It's kind of like the new mom syndrome, where tons of people are telling you "Take a nap! Sleep when the baby sleeps! Take advantage of quiet time, don't do your dishes and the laundry - just rest!", but you don't do it.  You don't leave the laundry, the dishes, for the next day.  You try to get it all done.  And for what?  It's still going to be there when you wake up the next morning, and the next one, and so on.  But for some strange reason you're convinced that no one knows what they're talking about, that you're stronger and can make it through unlike everyone else without taking time to rest. Then after a month or two the advice kicks in, and you realize how foolish you were not to have listened.  Writing is the same way.  Writers know what they're talking about, people.  It's not a marathon.  It's a journey.  There's no finish line you have to cross in a designated time frame, three months, six months, a year.  

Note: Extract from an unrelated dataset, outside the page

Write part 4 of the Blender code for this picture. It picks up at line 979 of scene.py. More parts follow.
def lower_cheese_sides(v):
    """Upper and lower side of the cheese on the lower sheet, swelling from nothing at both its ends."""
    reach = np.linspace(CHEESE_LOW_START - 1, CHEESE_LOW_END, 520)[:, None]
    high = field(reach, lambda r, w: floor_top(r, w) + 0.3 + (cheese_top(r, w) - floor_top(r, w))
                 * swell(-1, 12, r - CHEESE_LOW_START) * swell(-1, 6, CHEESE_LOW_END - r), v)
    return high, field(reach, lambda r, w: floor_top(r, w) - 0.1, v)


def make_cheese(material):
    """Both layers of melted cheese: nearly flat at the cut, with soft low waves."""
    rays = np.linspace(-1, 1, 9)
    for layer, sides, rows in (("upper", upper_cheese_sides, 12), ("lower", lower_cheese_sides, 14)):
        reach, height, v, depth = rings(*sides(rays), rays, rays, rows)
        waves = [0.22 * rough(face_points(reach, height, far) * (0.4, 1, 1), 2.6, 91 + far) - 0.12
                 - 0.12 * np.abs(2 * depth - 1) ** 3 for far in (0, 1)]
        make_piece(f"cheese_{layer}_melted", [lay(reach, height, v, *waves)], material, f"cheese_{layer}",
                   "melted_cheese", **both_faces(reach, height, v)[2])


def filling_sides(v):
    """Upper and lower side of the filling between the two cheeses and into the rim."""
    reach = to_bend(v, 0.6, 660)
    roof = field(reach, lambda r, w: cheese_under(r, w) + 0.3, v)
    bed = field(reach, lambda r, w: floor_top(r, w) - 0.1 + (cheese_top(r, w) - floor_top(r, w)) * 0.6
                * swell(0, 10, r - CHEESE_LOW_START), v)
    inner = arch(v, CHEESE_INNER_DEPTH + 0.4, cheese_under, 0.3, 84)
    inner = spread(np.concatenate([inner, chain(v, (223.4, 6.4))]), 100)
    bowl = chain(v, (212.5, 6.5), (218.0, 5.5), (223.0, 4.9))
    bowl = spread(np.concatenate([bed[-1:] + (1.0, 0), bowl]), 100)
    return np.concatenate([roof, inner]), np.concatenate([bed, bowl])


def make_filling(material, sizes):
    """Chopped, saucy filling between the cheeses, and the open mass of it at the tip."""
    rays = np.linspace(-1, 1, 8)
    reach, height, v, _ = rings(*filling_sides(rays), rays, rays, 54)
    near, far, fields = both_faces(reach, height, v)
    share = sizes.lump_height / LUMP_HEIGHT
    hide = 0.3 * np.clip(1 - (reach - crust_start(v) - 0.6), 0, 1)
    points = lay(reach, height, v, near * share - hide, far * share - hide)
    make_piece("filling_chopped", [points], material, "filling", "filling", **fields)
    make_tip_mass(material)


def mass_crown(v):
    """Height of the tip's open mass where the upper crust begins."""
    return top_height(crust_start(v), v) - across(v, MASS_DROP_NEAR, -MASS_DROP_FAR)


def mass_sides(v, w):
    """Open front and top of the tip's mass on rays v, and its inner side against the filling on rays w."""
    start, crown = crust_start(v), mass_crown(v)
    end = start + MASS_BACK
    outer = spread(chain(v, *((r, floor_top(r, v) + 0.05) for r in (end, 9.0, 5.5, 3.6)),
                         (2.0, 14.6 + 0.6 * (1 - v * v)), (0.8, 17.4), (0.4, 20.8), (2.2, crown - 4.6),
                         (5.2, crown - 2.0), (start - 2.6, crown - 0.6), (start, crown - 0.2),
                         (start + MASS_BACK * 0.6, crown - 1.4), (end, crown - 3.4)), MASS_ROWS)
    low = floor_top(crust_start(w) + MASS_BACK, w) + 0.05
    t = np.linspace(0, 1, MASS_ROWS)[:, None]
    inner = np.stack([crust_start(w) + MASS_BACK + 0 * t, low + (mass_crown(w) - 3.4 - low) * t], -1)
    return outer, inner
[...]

I thought I'd be done in a few months.  That was back in May.  I'm at nine months. I still find it hard to say.  It used to make me feel depressed.  Feel like I sucked because I still hadn't finished.  But I did.  I finished three times, and now I'm near completion of number four.  Four drafts, hours that would make up weeks, at least, of this last round of editing.  And that's a good thing.  Polishing is good.

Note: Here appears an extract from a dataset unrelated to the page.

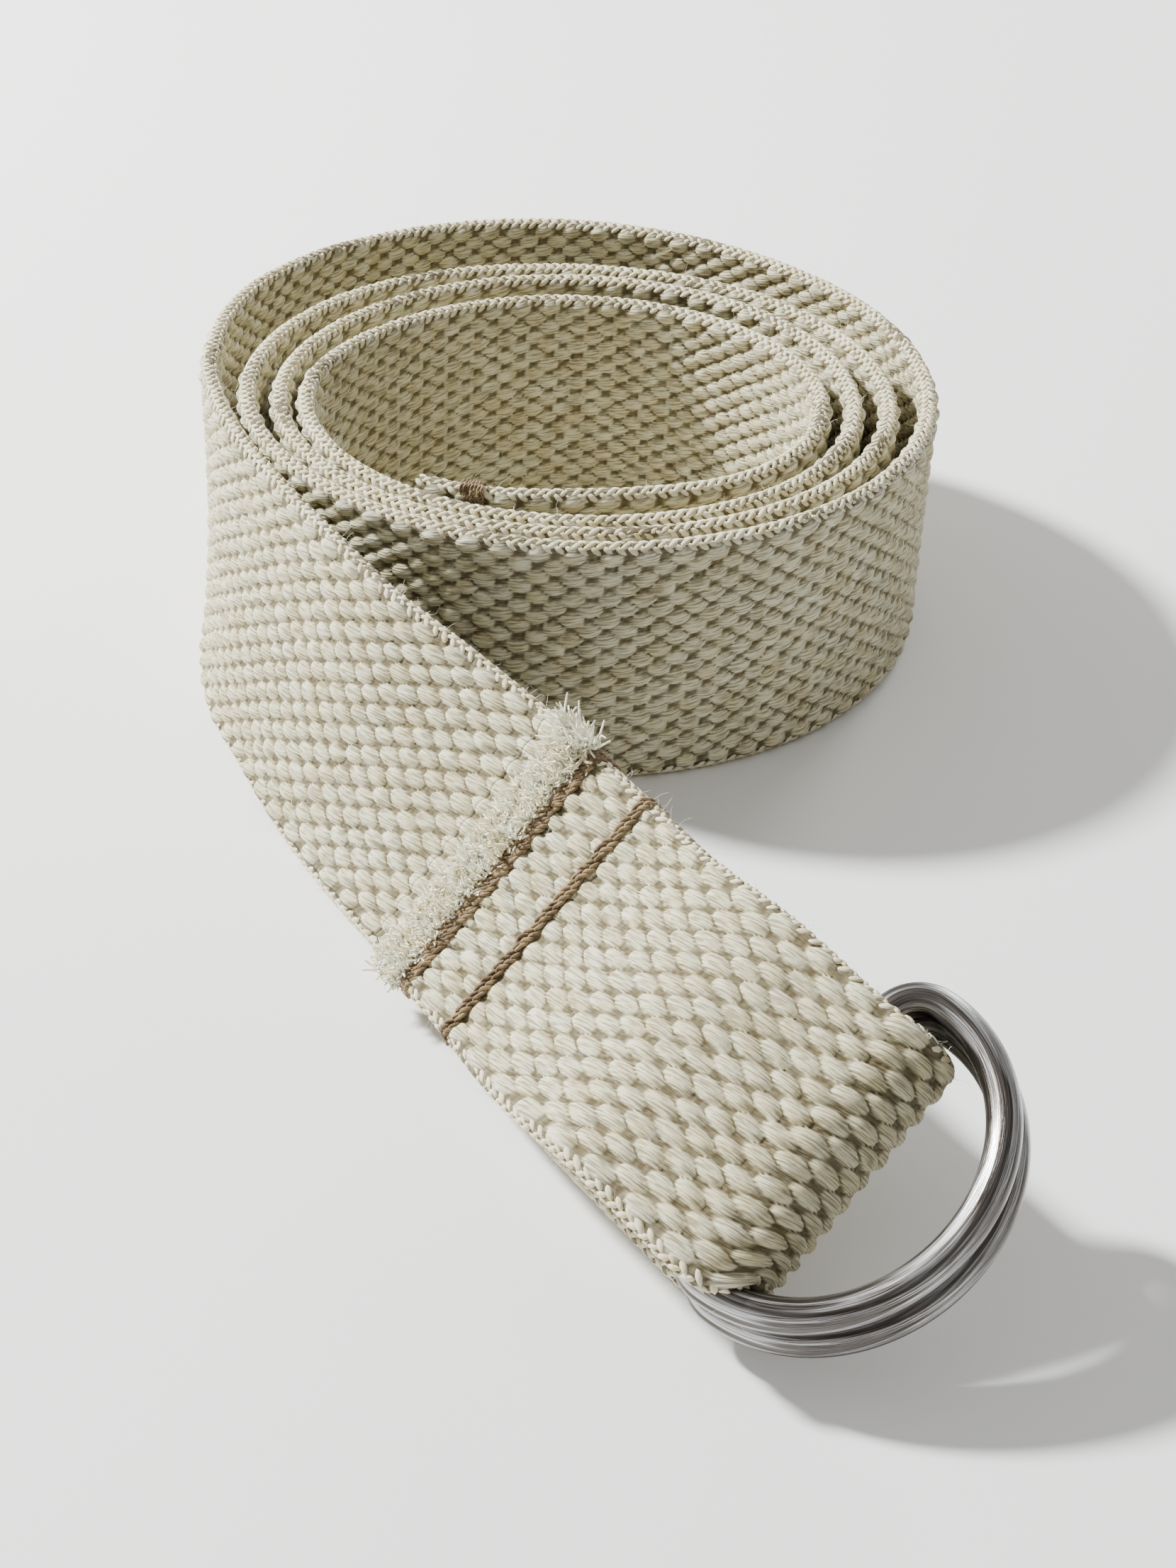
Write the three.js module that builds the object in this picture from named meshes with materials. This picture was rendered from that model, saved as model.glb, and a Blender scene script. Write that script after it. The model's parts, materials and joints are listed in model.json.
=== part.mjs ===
// A cotton stretching strap: webbing wound into a loose coil, whose outer end is folded over
// and sewn into a loop that holds two D-rings. Millimetres, +Z up, standing on z = 0.
import * as THREE from "three";

// Webbing
const STRAP_WIDTH = 38;
const STRAP_THICKNESS = 2.6;
const CUT_GAP = 0.3; // space between two nodes that are one piece of webbing

// Coil: radius of the strap's middle line, turn by turn from the tail outwards. A turn starts
// at the front (-Y) and runs anticlockwise seen from above, with a radius every 45 degrees.
const TURN_RADII = [
  [34, 36.5, 36.5, 34.5, 33.5, 35.5, 41, 42.5],
  [42, 42, 41.5, 42, 42, 42.5, 45, 46],
  [45.5, 46, 47, 47, 46.5, 49, 50, 49.2],
  [49.5, 50.5, 53.5, 59.5, 66.5, 64.5, 55],
];
const TAIL_RADIUS = 39; // at 45 degrees before the first turn, where the tail straightens out
const TAIL_ANGLE = -40;
const COIL_END_ANGLE = 1335;
const CONTROL_ANGLE = 12.5;
const STATIONS_PER_CONTROL = 12;

// Lead: x, y, z of the middle line where it leaves the coil, then two angles in degrees. The
// first says how far the strap stands up on its edge: 90 is upright, as in the coil, and 0 is
// flat. The second is the weave's skew: how far a line across the strap is off square.
const LEAD = [
  [-55.5, 3, 19.1, 90, 0],
  [-54, -13.5, 19.2, 82, 0],
  [-49.6, -31, 19, 72, 0],
  [-43, -46.5, 18.7, 67, 0],
  [-36, -60.5, 17.6, 61, 0],
  [-27.5, -73.5, 16.2, 51, 0],
  [-18.8, -87, 15.2, 43, 0],
  [-11, -101.5, 14.8, 38, 2],
  [-3.5, -116, 14.3, 33, 6],
  [6, -130.5, 12.2, 25, 8],
  [16.5, -145, 9.3, 23, 8],
  [27, -159, 6.3, 23, 8],
];

// Places along the lead, from its first point
const FLEX_AT = 84; // where the free end bends up
const RAW_END_AT = 100; // cut end of the folded-back layer
const STITCH_ROWS_AT = [108.5, 119.5];
const LOOP_OPENS_AT = 121;
const LOOP_OPEN_AT = 152; // from here on the layers are parallel
const FOLD_AT = 165.3;
// The rings draw the near edge in towards the loop's end, and it has its full width before that.
const DRAWN_IN_FROM = 152;
const DRAWN_IN_AT = 160.5;
const EDGE_DRAWN_IN = 3.7;

// D-rings: round wire, bent to a straight bar, two round corners and a half ellipse
const WIRE_DIAMETER = 4;
const RING_HALF_WIDTH = 20.6;
const RING_DEPTH = 22.4;
const RING_CORNER = 4.5;
const RING_BUTT_GAP = 0.3; // the wire's two ends meet in the middle of the bar
const RING_CLEARANCE = 0.4; // to the webbing and to the other ring
const RING_STEP_AHEAD = 1; // the lower ring's bar lies this far ahead of the upper ring's
const RING_ASIDE = 1.7; // the rings' middle lies this far from the strap's, away from that edge
const UPPER_BAR_AT = 162.8;
const OVER_LAYER_SHIFT = 1.2; // the folded-back layer is a little out of line

// Stitching
const THREAD_WIDTH = 1.2;
const THREAD_THICKNESS = 0.5;
const TAIL_STITCH_AT = 8; // from the tail's cut end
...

 So I'll continue working, doing what I know, what I feel needs to be done.  At the end of the day, no matter how much time I've put in, effort is the only thing that matters - more than word counts, page numbers, or anything else. Expectations have to go out the window.  They just do. Goals, on the other hand, goals are good too.  And my goal?  To do the possible, what I'm capable of - to finish each day and be done with it, until I wake up again the next morning.  That will get me there, in the end.  And I'll know I did everything I could.

 

Hiatus

hi⋅a⋅tus

–noun, plural -tus⋅es, -tus.
1.a break or interruption in the continuity of a work, series, action, etc.

I'm on hiatus.  I've pulled myself away from the internet, though I'm not sure for how long.  Initially I'd thought a week would be long enough get my thoughts together, fix my editorial issues, ect.  But here I am a week later, and I don't feel a whole lot better off than I was seven days ago.

Last week started off great.  On Monday I took all of the wonderful advice my blogging friends gave me to heart, and sat down with Hallie, my main character.  The two of us had a nice, long talk, and she told me how she felt, what she saw, the things that went through her mind.  I discovered a new way to open ILYU, and though it may not work in the long run, I'm quite satisfied for the time being.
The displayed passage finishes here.